In recent years, political tension has increased. Here’s what took place in the last year alone: Durban dockworkers’ refusal to unload goods from an Israel-originated Zim ship; a boycott against a Cape Town store that sells Israel’s Ahava cosmetics; a “Breaking the Siege” visit this month by a Hamas-connected delegation from Gaza; death threats against a prominent Jewish editorial cartoonist — and against a newspaper editor — who depicted the prophet Mohammed; the ruling by South Africa’s version of the FCC that a broadcaster who stated Jews “could not be trusted” did not violate hate speech laws; a petition to boycott “Jewish-owned” businesses and institutions; and Anti-Israel comments on radio talk shows and in letters-to-the-editor columns.

“Islam is the fastest growing religion of conversion in the country,” Omaruddin don Mattera, a prominent South African convert to Islam told the Christian Science Monitor almost a decade ago. For blacks, say observers, Islam is a refuge from wanton sex and AIDS, alcoholism and domestic abuse, government corruption and the legacy of the dominant Dutch Reformed Church, which provided a theological justification for apartheid.

But while most South Africans, especially blacks, are sympathetic to Palestinians, that sympathy rarely spills over into overt anti-Semitism, leaders of South African Jewry say. They point to statistics that show fewer reported per-capita instances of anti-Semitism here each year than in any Western land.

In contemporary South Africa, says Smith, there is “zero tolerance for racism.”

This isn’t Paris, where Jews fear to wear a kipa or Magen David in public, South African Jews stress.

In a community with a major Orthodox and baal teshuvah presence, “Jews here wear yarmulkes all over. Jews feel totally comfortable,” says Rabbi Goldstein, who adds that “South Africa is not immune” from a “global Islamic threat.”

Jewish political intimidation and physical safety also is the case on campus, where Jewish students are outnumbered 15 percent by Muslims, says Benji Shulman, national media officer of the South African Union of Jewish Students. “You can be as Jewish as you want, but God help you if you’re a Zionist.”

Muslims are heavily represented at the highest levels of government, the media and academia, and, observers say, loose border control policies have allowed South Africa to become a center for recruitment and training of Islamic radicals. The media frequently carries reports of Islamic paramilitary camps in the country, and fund-raising for Islamist causes.

With a major Muslim population, “It’s easy to blend in here,” says Philip Krawitz, chairman of the Board of Deputies’ Cape Town region. “Increasingly, South Africa has become one of the bases of operation for the global [Islamic] terrorist network,” says Hussein Solomon, a Muslim professor of political science at the University of Pretoria and an expert on South African’s Islamic community.

But, experts say, few South African Muslims are interested in a radical brand of the religion.
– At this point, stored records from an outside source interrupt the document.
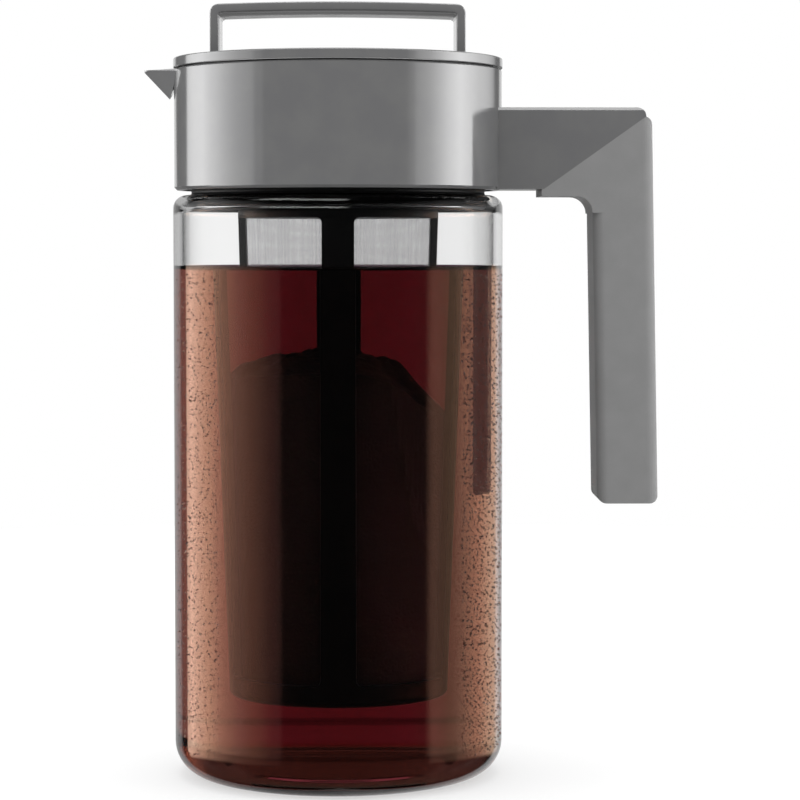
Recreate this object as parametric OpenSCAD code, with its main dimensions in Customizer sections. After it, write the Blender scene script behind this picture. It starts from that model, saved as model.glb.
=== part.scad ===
// Cold brew coffee maker: a one-quart clear jug with a push-in lid and a long hanging filter.
// The origin lies on the table under the middle of the jar, and +Z is up.
// The spout points to -X and the handle to +X. All sizes are in millimetres.

/* [Jar] */
// Outer radius of the jar's body
jar_r = 46; // [42:0.5:56]
// Height of the jar's body, from the table to its shoulder
jar_h = 162.3; // [150:0.1:190]
// Thickness of the jar's wall
jar_wall = 2.6; // [2:0.1:3.2]
// Thickness of the jar's floor over the hollow under it
floor_t = 2.6; // [2:0.1:5]
// Depth of the hollow under the floor, inside the foot ring
punt_depth = 1.2; // [0.6:0.1:2]
// Inner radius of the foot ring
foot_in_r = 26; // [20:0.5:28]
// Outer rounding between the jar's wall and its foot
base_round = 9.6; // [6:0.1:11]
// Outer rounding of the jar's shoulder
shoulder_round = 3.6; // [2:0.1:4.5]
// How far the neck is set in from the jar's wall
neck_step = 6.4; // [6:0.1:7.5]

/* [Collar] */
// Gap between the jar's shoulder and the collar
collar_gap = 1.4; // [0.8:0.1:2.5]
// Height of the collar
collar_h = 33.5; // [31:0.1:40]
// How far the collar's face is set in from the jar's wall
collar_inset = 0.3; // [0:0.1:1]
// Thickness of the collar's wall
collar_wall = 2.5; // [2:0.1:3]
// Depth of the well in the collar that takes the lid's skirt
well_depth = 11.2; // [10:0.1:12]
// Bevel along the collar's lower edge
lip_bevel = 0.8; // [0.3:0.1:1.2]

/* [Spout] */
// How far the spout's tip reaches past the collar
spout_reach = 8.2; // [5:0.1:12]
// Half the spout's width where it leaves the collar
spout_half_w = 10; // [7:0.5:13]
// How far the spout's keel drops below the collar's rim
spout_drop = 8; // [6:0.1:9.5]
// Thickness of the spout's sides
spout_wall = 1.5; // [1:0.1:2]

/* [Handle] */
// Width of the handle, across the jug
handle_w = 24; // [18:0.5:30]
// Height of the arm that carries the grip
arm_h = 22.5; // [18:0.5:26]
// Distance from the jar's wall to the end of the arm
arm_reach = 39; // [34:0.5:50]
// Height of the grip's lower end above the table
grip_low_z = 76.8; // [50:0.5:100]
// Thickness of the grip, from its finger side to its outer side
grip_t = 17; // [13:0.5:20]
// Lean of the grip, outwards towards its lower end
grip_lean = 1.1; // [0:0.1:3]
// Thickness of the soft layer over the handle's core
grip_skin = 3.6; // [2.5:0.1:4.5]

/* [Lid] */
// Thickness of the lid's cap
cap_t = 2.8; // [2:0.1:4]
// Height of the strap handle's underside over the cap
strap_clear = 12.5; // [9:0.1:25]
// Thickness of the strap handle
strap_t = 2.4; // [1.8:0.1:3.2]
// Depth of the strap handle, from front to back
strap_depth = 26; // [16:0.5:32]
// Half the distance across the strap handle's legs
strap_half_w = 35.1; // [30:0.1:36]
// Rise of the strap handle's crown
strap_crown = 0.75; // [0.2:0.05:2]
// Depth of the lid's stopper below the cap
stopper_depth = 37.5; // [34:0.5:40]
// Angle that the lid turns through, from pouring to closed
lid_swing = 90; // [45:5:120]

/* [Filter] */
// Outer radius of the filter's head
filter_r = 28; // [24:0.5:28]
// Outer radius of the filter at its lower end
filter_low_r = 24; // [18:0.5:24]
// Height of the filter's lower end above the table
filter_low_z = 22.4; // [18:0.1:40]
// Height of the top of the filter's windows above the table
window_top_z = 156; // [120:0.5:157]
// Thickness of the filter's frame
frame_t = 1.8; // [1.4:0.1:2.4]
// Width of each upright in the filter's frame
upright_w = 8.7; // [5:0.1:12]
// Rounding of the windows' corners
window_corner = 1.5; // [0.5:0.1:3]
// Thickness of the mesh
mesh_t = 0.4; // [0.3:0.1:0.8]

/* [Hidden] */
$fn = 96;
full_turn = 360;
eps = 0.01;
side_gap = 0.3;       // free play between pieces that move past each other
seal_play = 0.05;     // radial play of a seal in its bore
fit_gap = 0.1;        // play of a peg in its socket
seat_gap = 0.05;      // between the mesh and the frame that it is set in

// The stack, from the shoulder up
collar_low_z = jar_h + collar_gap;
collar_top_z = collar_low_z + collar_h;
shelf_t = 1.7;
shelf_top_z = collar_top_z - well_depth;
neck_top_z = shelf_top_z - shelf_t;
cap_low_z = collar_top_z + side_gap;
cap_top_z = cap_low_z + cap_t;

// Radii, from the jar's wall in
neck_wall = jar_wall;
neck_r = jar_r - neck_step;
neck_bore_r = neck_r - neck_wall;
collar_r = jar_r - collar_inset;
collar_in_r = collar_r - collar_wall;
cap_lap = 0.2;
cap_r = collar_r + cap_lap;

// Snap bead on the neck, and the catch in the collar under it
bead_h = 3;
bead_reach = 1.4;
bead_lift = 9.7;
bead_z = jar_h + bead_lift;
neck_seal_h = 3.7;
neck_seal_t = 1.7;
neck_groove_r = 0.8;
seal_top_z = jar_h + neck_seal_h;

// Spout
rim_drop = 0.2;
rim_z = collar_top_z - rim_drop;
keel_reach = 1.2;
keel_x = -(collar_r + keel_reach);
keel_half_w = 0.5;
keel_bevel = 1.1;
keel_bevel_w = 2.1;
beak_edge = 0.6;
beak_root = 1.6;

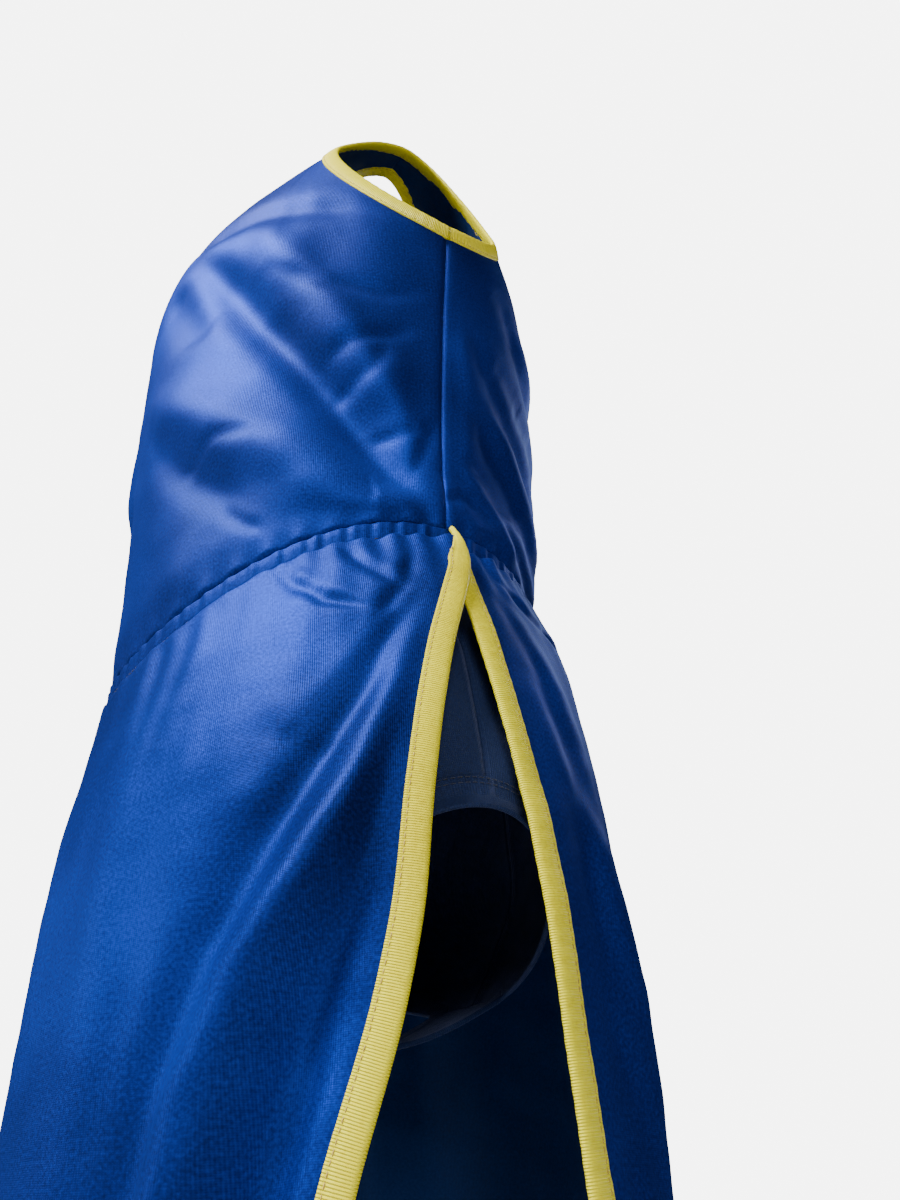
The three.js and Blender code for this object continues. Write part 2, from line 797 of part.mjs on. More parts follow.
// ---- centre back zip ----
const coilWidth = 2.2;
const coilHalfGap = 0.7;
const coilDepth = 2;
const tapeWidth = 13;
const tapeThick = 0.8;
const tapeInset = 5.2;
const sliderLength = 9;
const sliderWidth = 7.2;
const plateThick = 1;
const coilTop = 11;

const zip = new THREE.Group();
zip.position.copy(zipTopPoint);
zip.quaternion.copy(zipTurn());
dress.add(zip);

// In the zip's own frame +Y points away from the back and -Z runs down the zip.
function zipBar(width, thick, length, x, y, top) {
  const bar = new THREE.BoxGeometry(width, thick, length);
  bar.translate(x, y, top - length / 2);
  return bar;
}

for (const [name, side] of [['left', 1], ['right', -1]]) {
  const coilX = side * (coilHalfGap + coilWidth / 2);
  const coil = zipBar(coilWidth, coilDepth, zipLength - coilTop, coilX, 0, -coilTop);
  addNode(`zip_coil_${name}`, coil, zipNylon, zip);
  const tapeX = side * (coilHalfGap + tapeWidth / 2);
  const tape = zipBar(tapeWidth, tapeThick, zipLength - 3, tapeX, -tapeInset, -3);
  addNode(`zip_tape_${name}`, tape, zipTapeBlue, zip);
}

const stop = zipBar(6, 3, 3, 0, 0, -zipLength - 0.5);
addNode('zip_bottom_stop', stop, zipMetal, zip);

// The slider has a plate over the coils, a plate behind the tapes and a thin post between
// that runs in the gap between the two halves of the zip. Its bridge holds the pull.
const sliderTop = -coilTop - 1;
const plateOut = coilDepth / 2 + 0.4 + plateThick / 2;
const plateIn = -tapeInset - tapeThick / 2 - 0.4 - plateThick / 2;
const postWidth = 2 * coilHalfGap - 0.7;
const turnRoom = 1.85;       // from the pull's pin to what stands round it
const pinY = plateOut + plateThick / 2 + turnRoom;
const pinZ = sliderTop - 4.5;
const bridgeWide = 2;
const bridgeLegs = 1.4;
const legLength = pinY + turnRoom - plateOut;
const barThick = 1.2;

function bridgeLeg(top) {
  return zipBar(bridgeWide, legLength, bridgeLegs, 0, plateOut + legLength / 2, top);
}

const sliderPieces = [
  zipBar(sliderWidth, plateThick, sliderLength, 0, plateOut, sliderTop),
  zipBar(sliderWidth, plateThick, sliderLength, 0, plateIn, sliderTop),
  zipBar(postWidth, plateOut - plateIn, 4, 0, (plateOut + plateIn) / 2, sliderTop - 2),
  bridgeLeg(pinZ + turnRoom + bridgeLegs),
  bridgeLeg(pinZ - turnRoom),
  zipBar(bridgeWide, barThick, 2 * (turnRoom + bridgeLegs), 0,
    pinY + turnRoom + barThick / 2 - 0.05, pinZ + turnRoom + bridgeLegs),
];
const sliderSolid = sliderPieces.map(solidOf).reduce((sum, piece) => sum.add(piece));
addNode('zip_slider', geometryOf(sliderSolid), zipMetal, zip);

// The pull is a flat tab; a bar at its end passes under the slider's bridge.
const pullLength = 22;
const pullWidth = 6;
const pullThick = 1;
const pullBar = 1.4;
const pullPlate = zipBar(pullWidth, pullThick, pullLength, 0, pinY, pinZ + pullBar);
const pullHole = zipBar(bridgeWide + 1.2, 6, 6, 0, pinY, pinZ - 1);
const pullSolid = solidOf(pullPlate).subtract(solidOf(pullHole));
addNode('zip_pull', geometryOf(pullSolid), zipMetal, zip);

export default dress;
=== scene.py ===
import math
import bpy
import numpy as np
from mathutils import Matrix, Vector


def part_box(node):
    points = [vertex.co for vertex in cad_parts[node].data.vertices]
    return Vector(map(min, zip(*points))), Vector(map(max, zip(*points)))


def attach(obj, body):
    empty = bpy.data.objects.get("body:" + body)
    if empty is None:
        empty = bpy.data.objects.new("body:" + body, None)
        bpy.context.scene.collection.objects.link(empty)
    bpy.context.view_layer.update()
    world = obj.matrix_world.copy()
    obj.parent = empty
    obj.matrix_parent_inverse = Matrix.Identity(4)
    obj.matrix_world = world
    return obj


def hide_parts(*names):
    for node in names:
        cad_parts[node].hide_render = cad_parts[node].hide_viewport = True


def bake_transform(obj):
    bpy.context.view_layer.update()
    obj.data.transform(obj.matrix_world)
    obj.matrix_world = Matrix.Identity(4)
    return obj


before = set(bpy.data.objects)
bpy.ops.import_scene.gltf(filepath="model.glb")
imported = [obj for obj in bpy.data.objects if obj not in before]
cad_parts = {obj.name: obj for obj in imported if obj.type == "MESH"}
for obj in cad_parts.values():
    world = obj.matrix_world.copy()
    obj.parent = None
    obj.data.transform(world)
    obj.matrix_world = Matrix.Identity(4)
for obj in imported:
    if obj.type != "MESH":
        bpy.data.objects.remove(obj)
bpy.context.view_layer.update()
print("frame loaded")

# ---------- shape of the dress ----------
# metres; angle 0 is the wearer's left side, +90 degrees the middle of the front, -90 the back
cut = {
    "waistDipFront": 0.058,
    "waistDipBack": 0.012,
    "underarmDrop": 0.188,
    "swingDrop": 0.160,      # waist seam to where the skirt panels hang free
    "neckHalfWidth": 0.054,
    "strapWidth": 0.036,
    "neckFront": 5.16,       # levels up from the waist, at the middle of the neckline
    "neckBack": 5.3,
    "shoulderRound": 0.034,  # half the width of the curve over the shoulder
    "shoulderSlope": 0.8,
    "clothThick": 0.0007,
}
waistDrop = -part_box("bodice_front")[0][2] - cut["waistDipFront"]
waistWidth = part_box("waist_casing")[1][0] - 0.0012
hemDrop = -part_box("skirt_front_panel")[0][2]
hipDrop = waistDrop + cut["swingDrop"]

# each level: drop at the side, in front and behind, then half width, depth in front, behind
waistLevel = (waistDrop, waistDrop + cut["waistDipFront"], waistDrop + cut["waistDipBack"],
              waistWidth, 0.126, 0.108)
bodiceLevels = np.array([
    waistLevel,
    (0.82 * waistDrop, 0.87 * waistDrop, 0.82 * waistDrop, waistWidth + 0.001, 0.133, 0.121),
    (0.63 * waistDrop, 0.64 * waistDrop, 0.62 * waistDrop, waistWidth + 0.007, 0.140, 0.124),
    (0.46 * waistDrop, 0.44 * waistDrop, 0.45 * waistDrop, waistWidth + 0.015, 0.139, 0.112),
    (0.30 * waistDrop, 0.265 * waistDrop, 0.28 * waistDrop, waistWidth + 0.017, 0.106, 0.088),
    (0.18 * waistDrop, 0.115 * waistDrop, 0.13 * waistDrop, waistWidth + 0.017, 0.060, 0.063),
    (0.12 * waistDrop, -0.012, -0.012, waistWidth + 0.023, 0.0, 0.0),
])
thighDrop = hipDrop + 0.35 * (hemDrop - hipDrop)
skirtLevels = np.array([
    waistLevel,
    (waistDrop + 0.062, waistDrop + 0.104, waistDrop + 0.066, waistWidth + 0.023, 0.132, 0.128),
    (hipDrop, hipDrop, hipDrop, waistWidth + 0.036, 0.137, 0.137),
    (thighDrop, thighDrop, thighDrop, waistWidth + 0.040, 0.133, 0.140),
    (hemDrop, hemDrop, hemDrop, waistWidth + 0.046, 0.146, 0.148),
])
ridge = len(bodiceLevels) - 1
reach = 0.135                # metres of cloth to a radian round the body


def smoothStep(x):
    x = np.clip(x, 0, 1)
    return x * x * (3 - 2 * x)


def mix(a, b, f):
    return a + (b - a) * f


def unit(v):
    return v / np.maximum(np.linalg.norm(v, axis=-1, keepdims=True), 1e-9)


def levelAt(levels, t):
    t = np.asarray(t, float)
    last = len(levels) - 1
    i = np.clip(np.floor(t).astype(int), 0, last - 1)
    f = (t - i)[..., None]
    a = levels[np.clip(i - 1, 0, last)]
    b = levels[i]
    c = levels[i + 1]
    d = levels[np.clip(i + 2, 0, last)]
    cubic = (3 * b - a - 3 * c + d) * f ** 3
    return 0.5 * (2 * b + (c - a) * f + (2 * a - 5 * b + 4 * c - d) * f * f + cubic)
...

“Local Muslims don’t want Islamists,” Zev Krengel says. “They don’t want Islamic terrorists to have a foothold in South Africa. They realize it will be counterproductive for them as an Islamic community.”

“The Muslims here are a lot more relaxed [than] Arab Muslims,” says A. Rashied Omar, imam of the Claremont Main Road Mosque in the Cape Town area. The imam, who earned a master’s degree in peace studies from Notre Dame University, has been a frequent participant in interfaith activities with the Jewish community, earning the support of “ordinary” Muslims and criticism from conservative leaders, he says.

Muslims with radical leanings are unlikely to strike here, says Solomon, an expert in conflict resolution. They don’t want to draw attention, he says. “They don’t want to rock the boat. They don’t want any attacks in South Africa. South Africa is too useful for them [as a safe base] to strike targets here.”

This doesn’t mean that many South African Muslims don’t have the same philosophy as Islamists, Solomon says.

They’re not more moderate here?

“That’s crap.”

Do Jews and other usual targets of Islamic radicals have reason to fear if there is a change in the political situation — if, for example, the Middle East heats up?

“Absolutely,” Solomon says. “There are people who have problems precisely because we are a pluralistic society.”

Last year a group of Muslims staged an illegal march, to protest Israel’s military action in Gaza, outside the central headquarters of the Jewish community in Johannesburg. While a few hundred Muslims massed in the street, under the watch of police, about 600 members of the Jewish community came together inside the gated building as a show of solidarity.

Such examples of public Jewish activism are rare in South Africa, which is less accustomed then the United States to dueling rallies, Zev Krengel says.

It was the latest sign of increased Jewish recognition of the need to address the country’s Muslim influence, he says. “It showed that we’re not scared. We have to stand up.”